Principal photography began on 28 August 2017 on location in both Scotland and England. Filming took place in various locations including Linlithgow Palace & Loch, and St Michael's Parish Church, Borthwick Castle, Doune Castle, Craigmillar Castle, Dunfermline Abbey, Glasgow Cathedral, Muiravonside Country Park, Mugdock Country Park, Aviemore, Isle of Skye (Talisker Bay, Coral Beaches and Loch Dunvegan), Glen Coe, Loch Lomond, Gargunnock, University of Glasgow, Blackness Castle, Seacliff Beach and Berwick-upon-Tweed and Tweedmouth (the latter two both in Northumberland - Berwick-upon-Tweed's bridge doubling for London Bridge). Principal production concluded in November 2017.

==Release==
The film had its world premiere at the Toronto International Film Festival on September 6, 2018. The premiere's runtime of 137 minutes and its pacing were criticized in early reviews, and Mackenzie subsequently cut nearly 20 minutes from the film. Cut material includes a battle scene, a major confrontation back-dropped by a waterfall, an eight-minute chase sequence, and a scene in which Pine's character meets William Wallace in the woods. The film had its European premiere at the London Film Festival in October 2018 and was commercially released on November 9, 2018.

==Reception==
===Critical response===
 Metacritic, which uses a weighted average, assigned the film a score of 59 out of 100, based on 38 critics, indicating "mixed or average" reviews.

===Accolades===

| Award | Date of ceremony | Category | Recipients | Result | Ref. |
|---|---|---|---|---|---|
| Visual Effects Society Awards | February 5, 2019 | Outstanding Supporting Visual Effects in a Photoreal Feature | Alex Bicknell, Dan Bethell, Greg O'Connor, Stefano Pepin | Nominated |  |

===Historical authenticity===
The film implies that Robert I ("Robert the Bruce") began his rebellion almost immediately after the execution of William Wallace, implying that he intended to avenge Wallace. He began his rebellion a full year after Wallace's death. During the intermediate period, Edward I became suspicious of Robert I and ordered him to stay at Kildrummy Castle.

The film's depiction of Edward II's role in the Battle of Loudoun Hill is heavily flawed. It is unlikely that he was present at the battle in any capacity. Moreover, it is certain that he would not have challenged Bruce to single combat. Even if he had been present and challenged Bruce to personal combat, a hostage as valuable as Edward II would not have been allowed to flee.

The title character in Outlaw King is that of an enigmatic and well-behaved man of the people who desires to restore Scotland to its inhabitants. However, historian Fiona Watson speculates that the real Robert I was most likely cold, canny, and driven by his personal ambition.
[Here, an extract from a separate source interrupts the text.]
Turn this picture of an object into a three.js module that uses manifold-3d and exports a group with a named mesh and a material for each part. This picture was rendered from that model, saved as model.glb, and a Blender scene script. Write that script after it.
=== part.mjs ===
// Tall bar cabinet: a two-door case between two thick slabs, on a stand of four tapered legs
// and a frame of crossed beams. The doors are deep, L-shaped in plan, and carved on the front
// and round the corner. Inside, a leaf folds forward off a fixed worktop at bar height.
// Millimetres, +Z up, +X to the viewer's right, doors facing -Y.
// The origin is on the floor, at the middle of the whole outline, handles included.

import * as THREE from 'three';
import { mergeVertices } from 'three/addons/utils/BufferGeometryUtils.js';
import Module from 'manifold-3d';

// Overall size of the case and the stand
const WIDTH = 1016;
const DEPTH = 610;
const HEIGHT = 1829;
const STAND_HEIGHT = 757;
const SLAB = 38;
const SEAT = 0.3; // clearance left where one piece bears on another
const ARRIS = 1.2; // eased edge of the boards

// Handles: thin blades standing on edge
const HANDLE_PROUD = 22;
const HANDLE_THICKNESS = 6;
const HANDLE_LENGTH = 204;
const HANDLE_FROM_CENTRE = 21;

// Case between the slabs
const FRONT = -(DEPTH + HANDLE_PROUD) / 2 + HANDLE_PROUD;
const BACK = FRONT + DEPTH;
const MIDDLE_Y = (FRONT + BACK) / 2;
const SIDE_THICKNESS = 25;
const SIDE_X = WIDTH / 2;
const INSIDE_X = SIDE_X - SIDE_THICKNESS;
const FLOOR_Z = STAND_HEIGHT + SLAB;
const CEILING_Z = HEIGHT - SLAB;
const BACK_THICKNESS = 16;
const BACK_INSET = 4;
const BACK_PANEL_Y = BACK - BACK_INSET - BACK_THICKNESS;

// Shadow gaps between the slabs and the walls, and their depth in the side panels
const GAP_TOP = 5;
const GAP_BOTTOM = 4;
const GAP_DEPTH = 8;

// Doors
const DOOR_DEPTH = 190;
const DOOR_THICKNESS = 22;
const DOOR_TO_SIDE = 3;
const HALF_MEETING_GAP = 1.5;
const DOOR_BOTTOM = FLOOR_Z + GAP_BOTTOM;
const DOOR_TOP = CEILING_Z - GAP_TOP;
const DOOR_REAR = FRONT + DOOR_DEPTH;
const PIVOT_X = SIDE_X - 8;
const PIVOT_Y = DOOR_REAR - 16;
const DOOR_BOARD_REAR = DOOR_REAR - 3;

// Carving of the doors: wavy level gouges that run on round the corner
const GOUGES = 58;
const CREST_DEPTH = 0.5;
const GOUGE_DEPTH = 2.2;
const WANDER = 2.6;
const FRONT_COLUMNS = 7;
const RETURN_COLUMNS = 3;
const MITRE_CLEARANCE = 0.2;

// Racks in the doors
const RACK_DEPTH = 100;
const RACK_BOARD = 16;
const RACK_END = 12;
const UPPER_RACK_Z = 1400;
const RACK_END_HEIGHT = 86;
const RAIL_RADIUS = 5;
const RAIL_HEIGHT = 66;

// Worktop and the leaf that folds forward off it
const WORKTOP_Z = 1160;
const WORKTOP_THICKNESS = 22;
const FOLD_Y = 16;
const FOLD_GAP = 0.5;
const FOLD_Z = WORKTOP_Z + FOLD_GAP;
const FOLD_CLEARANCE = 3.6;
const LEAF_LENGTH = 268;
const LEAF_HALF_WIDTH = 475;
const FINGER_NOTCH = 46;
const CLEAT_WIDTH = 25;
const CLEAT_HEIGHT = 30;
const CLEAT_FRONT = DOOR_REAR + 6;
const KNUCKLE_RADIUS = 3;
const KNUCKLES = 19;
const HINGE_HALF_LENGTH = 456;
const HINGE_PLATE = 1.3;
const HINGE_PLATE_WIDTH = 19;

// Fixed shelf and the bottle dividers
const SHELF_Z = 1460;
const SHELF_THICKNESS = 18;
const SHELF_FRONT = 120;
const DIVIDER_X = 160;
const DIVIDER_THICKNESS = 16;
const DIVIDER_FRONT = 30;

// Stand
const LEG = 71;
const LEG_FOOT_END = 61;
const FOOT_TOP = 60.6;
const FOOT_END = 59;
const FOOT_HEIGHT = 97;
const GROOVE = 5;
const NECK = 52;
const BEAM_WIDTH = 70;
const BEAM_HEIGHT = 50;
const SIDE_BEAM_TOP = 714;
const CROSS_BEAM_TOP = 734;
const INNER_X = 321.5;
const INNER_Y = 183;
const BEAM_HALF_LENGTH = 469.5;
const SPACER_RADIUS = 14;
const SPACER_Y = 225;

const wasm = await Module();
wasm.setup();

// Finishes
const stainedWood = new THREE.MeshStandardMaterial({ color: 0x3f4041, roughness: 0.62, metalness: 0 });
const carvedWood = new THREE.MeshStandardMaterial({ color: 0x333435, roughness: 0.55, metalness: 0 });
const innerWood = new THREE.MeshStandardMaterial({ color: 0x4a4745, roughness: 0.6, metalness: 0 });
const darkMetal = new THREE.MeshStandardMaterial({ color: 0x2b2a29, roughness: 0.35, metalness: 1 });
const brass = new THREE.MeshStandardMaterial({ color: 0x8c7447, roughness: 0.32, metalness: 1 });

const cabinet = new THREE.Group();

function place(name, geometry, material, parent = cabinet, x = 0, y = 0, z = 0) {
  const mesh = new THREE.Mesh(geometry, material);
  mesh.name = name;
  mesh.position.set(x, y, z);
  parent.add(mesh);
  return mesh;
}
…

The color yellow is mostly absent from the clothing of the fighting men. In contrast, the yellow dye was not only the most common dye in Scotland during the period, but it was also highly favoured by the fighters with the means to afford it. Historian Fergus Cannan notes that while many historical writers comment on its prevalence, it remains absent from appearances in popular culture related to Scottish history.

==See also==
- Robert the Bruce (2019) stars Angus Macfadyen as Robert the Bruce, but depicts different events.